● Exercise instructions: Copy every line with the string "origin" in it.

● Records for this exercise:

------------------------------

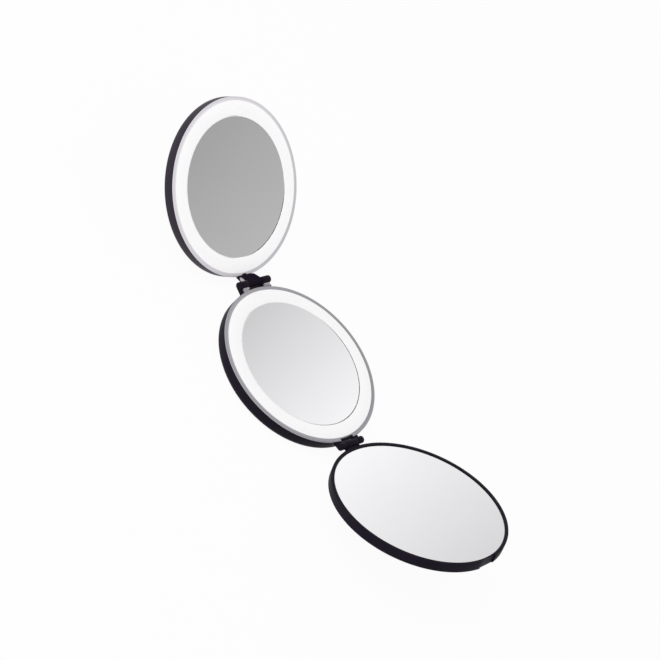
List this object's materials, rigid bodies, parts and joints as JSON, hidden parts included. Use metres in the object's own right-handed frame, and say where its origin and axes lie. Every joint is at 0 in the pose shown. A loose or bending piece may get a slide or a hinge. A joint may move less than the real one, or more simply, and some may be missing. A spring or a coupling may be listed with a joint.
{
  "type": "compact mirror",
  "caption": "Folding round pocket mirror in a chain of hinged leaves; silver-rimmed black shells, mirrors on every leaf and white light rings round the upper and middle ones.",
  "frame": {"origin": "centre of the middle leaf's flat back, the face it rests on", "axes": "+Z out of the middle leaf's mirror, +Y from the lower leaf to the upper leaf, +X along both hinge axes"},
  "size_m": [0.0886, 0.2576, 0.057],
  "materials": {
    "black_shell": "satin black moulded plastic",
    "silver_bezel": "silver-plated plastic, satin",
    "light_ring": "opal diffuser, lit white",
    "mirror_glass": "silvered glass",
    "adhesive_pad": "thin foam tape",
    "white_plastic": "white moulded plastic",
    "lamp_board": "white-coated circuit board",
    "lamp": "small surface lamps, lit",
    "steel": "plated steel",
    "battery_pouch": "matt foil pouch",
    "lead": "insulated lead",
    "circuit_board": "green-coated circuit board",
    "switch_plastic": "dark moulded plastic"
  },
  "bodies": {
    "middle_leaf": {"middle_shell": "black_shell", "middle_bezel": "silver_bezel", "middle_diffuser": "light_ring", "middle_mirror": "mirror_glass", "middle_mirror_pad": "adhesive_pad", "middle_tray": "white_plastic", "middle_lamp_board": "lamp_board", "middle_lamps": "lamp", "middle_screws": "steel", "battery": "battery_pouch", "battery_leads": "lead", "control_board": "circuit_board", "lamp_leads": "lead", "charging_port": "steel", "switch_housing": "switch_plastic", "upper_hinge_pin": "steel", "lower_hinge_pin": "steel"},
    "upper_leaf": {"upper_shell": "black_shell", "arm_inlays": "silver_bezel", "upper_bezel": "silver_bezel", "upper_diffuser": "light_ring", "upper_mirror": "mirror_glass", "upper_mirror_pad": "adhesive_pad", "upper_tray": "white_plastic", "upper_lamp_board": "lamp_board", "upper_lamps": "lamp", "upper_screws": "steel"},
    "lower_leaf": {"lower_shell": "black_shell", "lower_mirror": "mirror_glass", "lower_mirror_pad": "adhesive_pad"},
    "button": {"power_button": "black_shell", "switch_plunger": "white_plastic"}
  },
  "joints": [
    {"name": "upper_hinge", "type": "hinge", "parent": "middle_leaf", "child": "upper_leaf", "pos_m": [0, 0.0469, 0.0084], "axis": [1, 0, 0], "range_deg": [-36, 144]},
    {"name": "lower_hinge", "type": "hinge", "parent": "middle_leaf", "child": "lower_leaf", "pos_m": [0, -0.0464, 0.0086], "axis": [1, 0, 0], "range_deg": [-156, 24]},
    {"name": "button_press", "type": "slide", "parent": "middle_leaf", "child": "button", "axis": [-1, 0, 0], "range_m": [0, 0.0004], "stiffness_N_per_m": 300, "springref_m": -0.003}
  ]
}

------------------------------

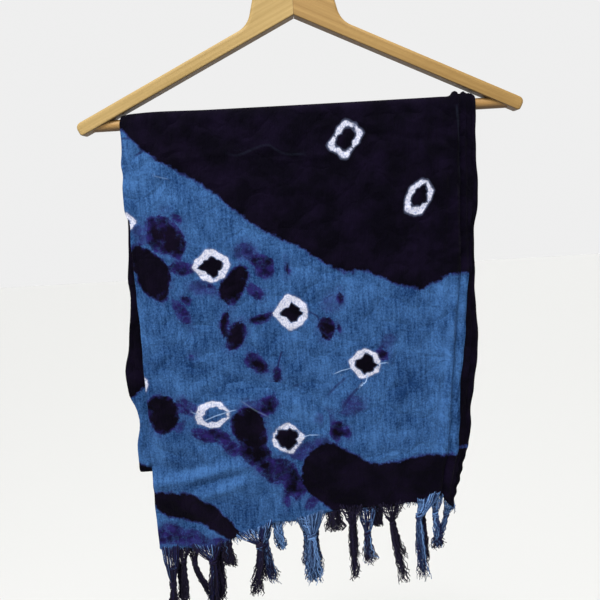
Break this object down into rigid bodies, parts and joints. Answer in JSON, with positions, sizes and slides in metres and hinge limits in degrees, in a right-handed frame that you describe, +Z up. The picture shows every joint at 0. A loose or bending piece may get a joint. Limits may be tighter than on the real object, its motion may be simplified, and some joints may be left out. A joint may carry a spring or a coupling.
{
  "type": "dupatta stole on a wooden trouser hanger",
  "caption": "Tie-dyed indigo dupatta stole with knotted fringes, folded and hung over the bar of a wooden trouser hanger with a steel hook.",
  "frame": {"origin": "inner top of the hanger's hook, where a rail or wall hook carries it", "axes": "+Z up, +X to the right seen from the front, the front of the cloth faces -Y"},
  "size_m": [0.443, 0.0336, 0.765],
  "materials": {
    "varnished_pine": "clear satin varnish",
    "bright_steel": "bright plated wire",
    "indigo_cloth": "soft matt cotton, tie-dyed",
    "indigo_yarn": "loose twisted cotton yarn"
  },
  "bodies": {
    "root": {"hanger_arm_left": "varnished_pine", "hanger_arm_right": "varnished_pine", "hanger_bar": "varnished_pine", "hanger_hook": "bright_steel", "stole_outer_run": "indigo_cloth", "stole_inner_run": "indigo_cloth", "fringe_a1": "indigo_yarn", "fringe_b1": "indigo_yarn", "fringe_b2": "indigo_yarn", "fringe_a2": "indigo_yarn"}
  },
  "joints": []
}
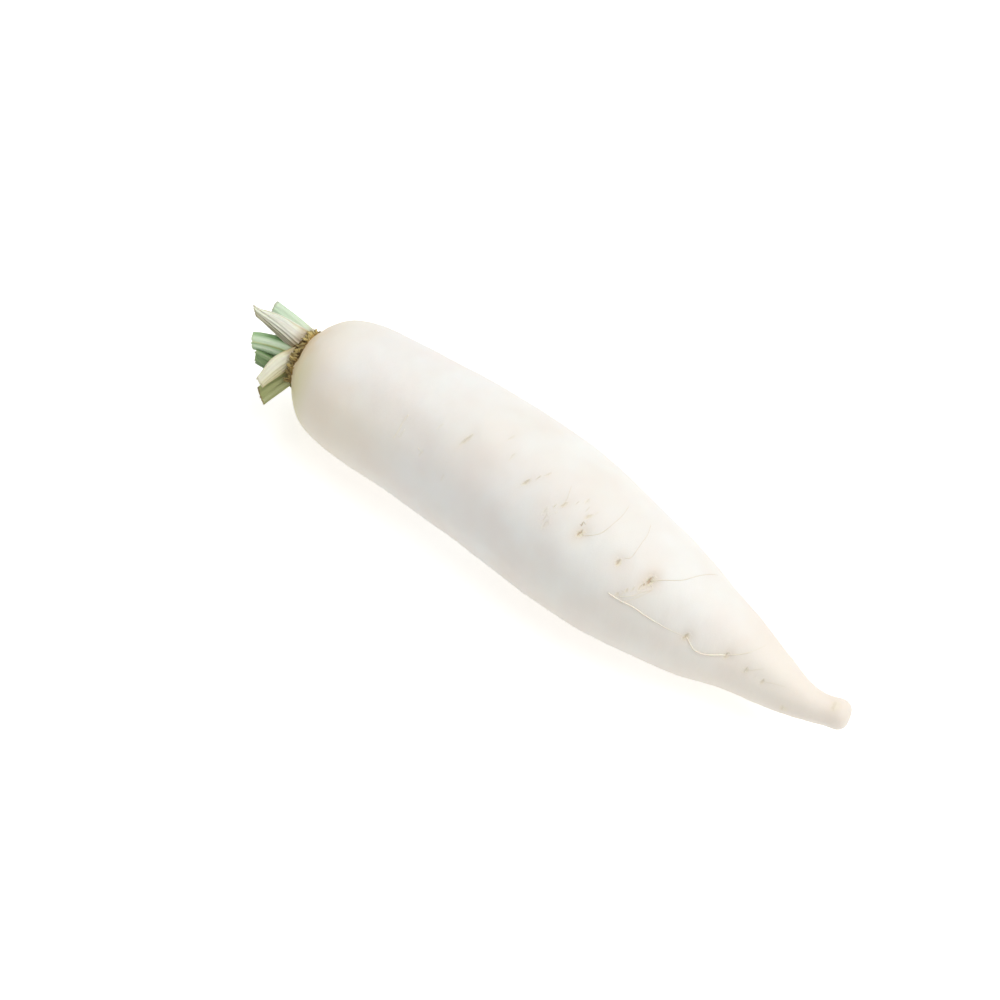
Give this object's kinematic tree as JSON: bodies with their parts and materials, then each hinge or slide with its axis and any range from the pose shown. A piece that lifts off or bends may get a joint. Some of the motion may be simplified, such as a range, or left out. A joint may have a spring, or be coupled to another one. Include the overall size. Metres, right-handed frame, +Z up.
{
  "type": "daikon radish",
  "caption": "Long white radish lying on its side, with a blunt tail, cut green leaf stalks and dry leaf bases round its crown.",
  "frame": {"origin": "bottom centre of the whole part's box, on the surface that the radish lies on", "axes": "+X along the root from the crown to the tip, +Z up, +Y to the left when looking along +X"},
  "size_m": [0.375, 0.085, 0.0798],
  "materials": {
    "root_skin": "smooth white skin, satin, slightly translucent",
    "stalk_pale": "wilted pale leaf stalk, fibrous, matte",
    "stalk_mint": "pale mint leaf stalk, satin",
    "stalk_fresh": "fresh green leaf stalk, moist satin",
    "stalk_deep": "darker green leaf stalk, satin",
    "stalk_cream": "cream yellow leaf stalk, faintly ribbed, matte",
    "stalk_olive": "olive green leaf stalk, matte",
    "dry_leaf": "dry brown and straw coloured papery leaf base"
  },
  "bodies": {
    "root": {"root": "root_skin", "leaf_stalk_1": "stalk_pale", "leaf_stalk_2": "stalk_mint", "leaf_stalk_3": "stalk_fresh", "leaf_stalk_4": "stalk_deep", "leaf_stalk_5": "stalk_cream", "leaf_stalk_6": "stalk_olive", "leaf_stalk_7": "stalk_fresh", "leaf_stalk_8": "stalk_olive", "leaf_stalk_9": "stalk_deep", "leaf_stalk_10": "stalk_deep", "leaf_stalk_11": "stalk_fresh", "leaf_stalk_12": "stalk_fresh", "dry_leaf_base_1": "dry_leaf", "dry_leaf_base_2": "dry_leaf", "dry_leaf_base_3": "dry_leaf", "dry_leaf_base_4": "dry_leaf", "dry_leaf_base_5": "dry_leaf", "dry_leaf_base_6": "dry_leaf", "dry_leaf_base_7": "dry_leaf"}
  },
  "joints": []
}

------------------------------

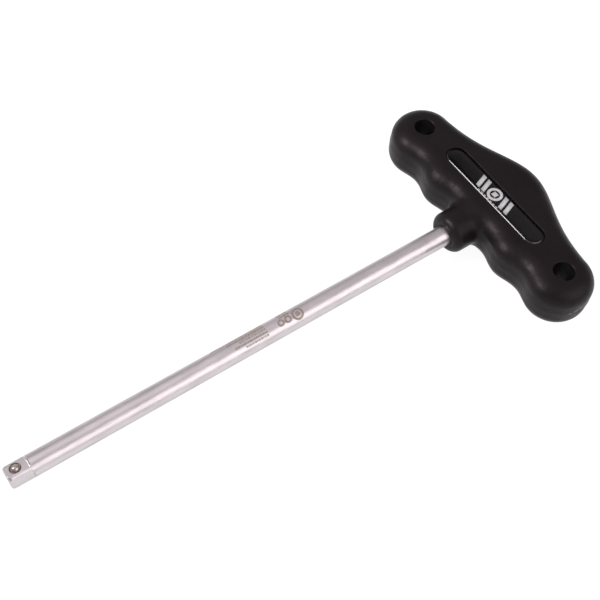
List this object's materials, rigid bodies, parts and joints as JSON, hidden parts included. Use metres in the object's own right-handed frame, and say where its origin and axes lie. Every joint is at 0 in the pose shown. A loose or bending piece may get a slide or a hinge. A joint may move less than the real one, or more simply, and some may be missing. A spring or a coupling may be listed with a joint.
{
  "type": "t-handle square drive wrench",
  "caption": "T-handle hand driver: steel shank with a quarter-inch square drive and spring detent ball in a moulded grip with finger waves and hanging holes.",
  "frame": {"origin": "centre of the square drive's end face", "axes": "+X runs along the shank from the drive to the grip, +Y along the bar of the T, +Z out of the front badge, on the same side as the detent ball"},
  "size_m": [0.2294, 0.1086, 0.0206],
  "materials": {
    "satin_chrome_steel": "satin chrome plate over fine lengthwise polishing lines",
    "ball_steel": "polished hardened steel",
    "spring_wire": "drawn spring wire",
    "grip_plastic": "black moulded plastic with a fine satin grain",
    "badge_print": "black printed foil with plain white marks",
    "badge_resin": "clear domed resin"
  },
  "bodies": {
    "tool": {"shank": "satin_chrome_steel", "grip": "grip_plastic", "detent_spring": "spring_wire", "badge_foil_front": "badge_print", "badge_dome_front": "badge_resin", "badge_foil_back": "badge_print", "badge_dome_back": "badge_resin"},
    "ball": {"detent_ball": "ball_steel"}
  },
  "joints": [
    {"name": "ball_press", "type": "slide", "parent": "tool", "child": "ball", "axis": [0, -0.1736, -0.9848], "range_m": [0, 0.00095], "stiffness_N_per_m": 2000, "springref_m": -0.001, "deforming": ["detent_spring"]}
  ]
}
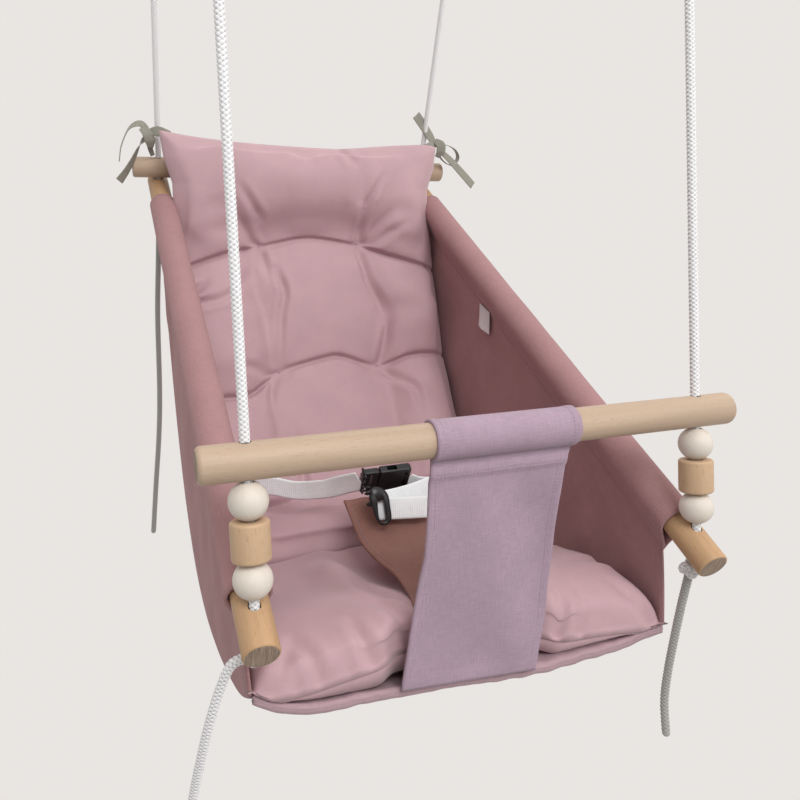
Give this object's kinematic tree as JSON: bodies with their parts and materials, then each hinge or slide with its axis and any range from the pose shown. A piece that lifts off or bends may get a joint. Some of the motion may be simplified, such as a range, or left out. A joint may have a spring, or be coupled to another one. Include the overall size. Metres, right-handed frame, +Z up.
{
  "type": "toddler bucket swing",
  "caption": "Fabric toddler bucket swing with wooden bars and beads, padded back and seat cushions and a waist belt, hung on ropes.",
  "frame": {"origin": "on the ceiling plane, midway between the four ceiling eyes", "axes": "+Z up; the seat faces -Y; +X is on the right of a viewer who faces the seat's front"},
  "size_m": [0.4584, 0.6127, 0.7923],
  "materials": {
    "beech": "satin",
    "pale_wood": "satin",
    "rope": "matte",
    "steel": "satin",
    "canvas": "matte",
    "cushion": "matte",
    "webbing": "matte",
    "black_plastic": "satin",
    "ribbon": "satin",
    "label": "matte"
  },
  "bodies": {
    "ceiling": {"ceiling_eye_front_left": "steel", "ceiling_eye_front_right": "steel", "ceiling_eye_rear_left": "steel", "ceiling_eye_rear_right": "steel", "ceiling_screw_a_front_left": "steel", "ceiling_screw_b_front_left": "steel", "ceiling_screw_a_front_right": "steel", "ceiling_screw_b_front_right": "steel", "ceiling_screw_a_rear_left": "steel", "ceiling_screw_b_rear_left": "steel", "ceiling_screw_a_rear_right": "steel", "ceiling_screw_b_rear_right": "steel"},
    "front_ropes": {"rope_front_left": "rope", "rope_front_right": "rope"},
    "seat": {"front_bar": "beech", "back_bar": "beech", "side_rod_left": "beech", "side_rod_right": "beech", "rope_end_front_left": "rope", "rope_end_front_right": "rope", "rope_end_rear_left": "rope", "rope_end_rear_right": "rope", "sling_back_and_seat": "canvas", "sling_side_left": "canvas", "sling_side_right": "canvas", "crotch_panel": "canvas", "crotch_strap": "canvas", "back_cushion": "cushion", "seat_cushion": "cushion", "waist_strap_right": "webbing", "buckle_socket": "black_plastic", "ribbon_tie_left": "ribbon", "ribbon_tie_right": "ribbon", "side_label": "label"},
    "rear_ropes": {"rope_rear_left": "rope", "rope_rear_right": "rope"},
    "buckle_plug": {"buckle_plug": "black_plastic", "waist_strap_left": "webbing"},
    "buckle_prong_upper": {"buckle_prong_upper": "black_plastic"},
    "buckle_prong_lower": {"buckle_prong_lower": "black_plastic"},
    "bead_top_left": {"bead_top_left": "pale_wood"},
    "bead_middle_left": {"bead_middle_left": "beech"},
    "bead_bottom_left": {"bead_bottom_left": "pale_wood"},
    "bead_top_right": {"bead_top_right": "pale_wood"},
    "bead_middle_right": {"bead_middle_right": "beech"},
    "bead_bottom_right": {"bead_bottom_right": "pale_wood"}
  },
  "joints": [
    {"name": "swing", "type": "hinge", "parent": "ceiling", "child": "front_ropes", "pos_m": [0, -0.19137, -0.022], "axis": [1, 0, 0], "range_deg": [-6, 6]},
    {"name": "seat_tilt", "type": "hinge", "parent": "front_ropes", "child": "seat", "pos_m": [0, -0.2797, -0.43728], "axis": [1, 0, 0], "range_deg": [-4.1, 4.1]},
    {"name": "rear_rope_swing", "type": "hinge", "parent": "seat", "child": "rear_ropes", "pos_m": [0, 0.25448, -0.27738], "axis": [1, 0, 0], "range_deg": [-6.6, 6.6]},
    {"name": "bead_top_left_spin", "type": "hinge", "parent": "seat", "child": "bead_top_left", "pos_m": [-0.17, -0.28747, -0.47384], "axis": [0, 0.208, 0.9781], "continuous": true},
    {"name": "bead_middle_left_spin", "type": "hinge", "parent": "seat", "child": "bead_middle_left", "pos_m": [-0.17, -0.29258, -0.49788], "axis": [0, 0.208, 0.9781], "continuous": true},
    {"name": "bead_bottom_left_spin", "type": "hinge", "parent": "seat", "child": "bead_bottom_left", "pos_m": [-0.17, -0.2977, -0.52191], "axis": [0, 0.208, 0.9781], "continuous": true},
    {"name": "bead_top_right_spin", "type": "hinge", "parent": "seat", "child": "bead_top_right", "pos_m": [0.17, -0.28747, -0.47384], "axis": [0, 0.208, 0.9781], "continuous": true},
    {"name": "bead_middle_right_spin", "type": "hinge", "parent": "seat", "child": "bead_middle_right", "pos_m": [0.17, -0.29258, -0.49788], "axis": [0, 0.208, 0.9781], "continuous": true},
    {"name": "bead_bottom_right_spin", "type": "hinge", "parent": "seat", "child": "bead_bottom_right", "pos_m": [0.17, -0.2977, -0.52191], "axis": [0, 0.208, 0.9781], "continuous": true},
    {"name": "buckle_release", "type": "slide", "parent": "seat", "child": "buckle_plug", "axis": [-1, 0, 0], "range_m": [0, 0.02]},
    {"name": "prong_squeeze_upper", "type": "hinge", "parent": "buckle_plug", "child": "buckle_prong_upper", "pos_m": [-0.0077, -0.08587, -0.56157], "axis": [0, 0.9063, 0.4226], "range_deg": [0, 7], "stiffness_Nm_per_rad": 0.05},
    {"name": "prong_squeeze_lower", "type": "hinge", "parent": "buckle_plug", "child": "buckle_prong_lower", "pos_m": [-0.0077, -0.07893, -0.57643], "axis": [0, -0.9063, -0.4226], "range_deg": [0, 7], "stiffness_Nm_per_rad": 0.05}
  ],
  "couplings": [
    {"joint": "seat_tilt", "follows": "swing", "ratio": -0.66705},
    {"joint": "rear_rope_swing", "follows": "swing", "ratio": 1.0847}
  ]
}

------------------------------

● Expected answer:
List this object's materials, rigid bodies, parts and joints as JSON, hidden parts included. Use metres in the object's own right-handed frame, and say where its origin and axes lie. Every joint is at 0 in the pose shown. A loose or bending piece may get a slide or a hinge. A joint may move less than the real one, or more simply, and some may be missing. A spring or a coupling may be listed with a joint.
  "frame": {"origin": "centre of the middle leaf's flat back, the face it rests on", "axes": "+Z out of the middle leaf's mirror, +Y from the lower leaf to the upper leaf, +X along both hinge axes"},
  "frame": {"origin": "inner top of the hanger's hook, where a rail or wall hook carries it", "axes": "+Z up, +X to the right seen from the front, the front of the cloth faces -Y"},
  "frame": {"origin": "bottom centre of the whole part's box, on the surface that the radish lies on", "axes": "+X along the root from the crown to the tip, +Z up, +Y to the left when looking along +X"},
List this object's materials, rigid bodies, parts and joints as JSON, hidden parts included. Use metres in the object's own right-handed frame, and say where its origin and axes lie. Every joint is at 0 in the pose shown. A loose or bending piece may get a slide or a hinge. A joint may move less than the real one, or more simply, and some may be missing. A spring or a coupling may be listed with a joint.
  "frame": {"origin": "centre of the square drive's end face", "axes": "+X runs along the shank from the drive to the grip, +Y along the bar of the T, +Z out of the front badge, on the same side as the detent ball"},
  "frame": {"origin": "on the ceiling plane, midway between the four ceiling eyes", "axes": "+Z up; the seat faces -Y; +X is on the right of a viewer who faces the seat's front"},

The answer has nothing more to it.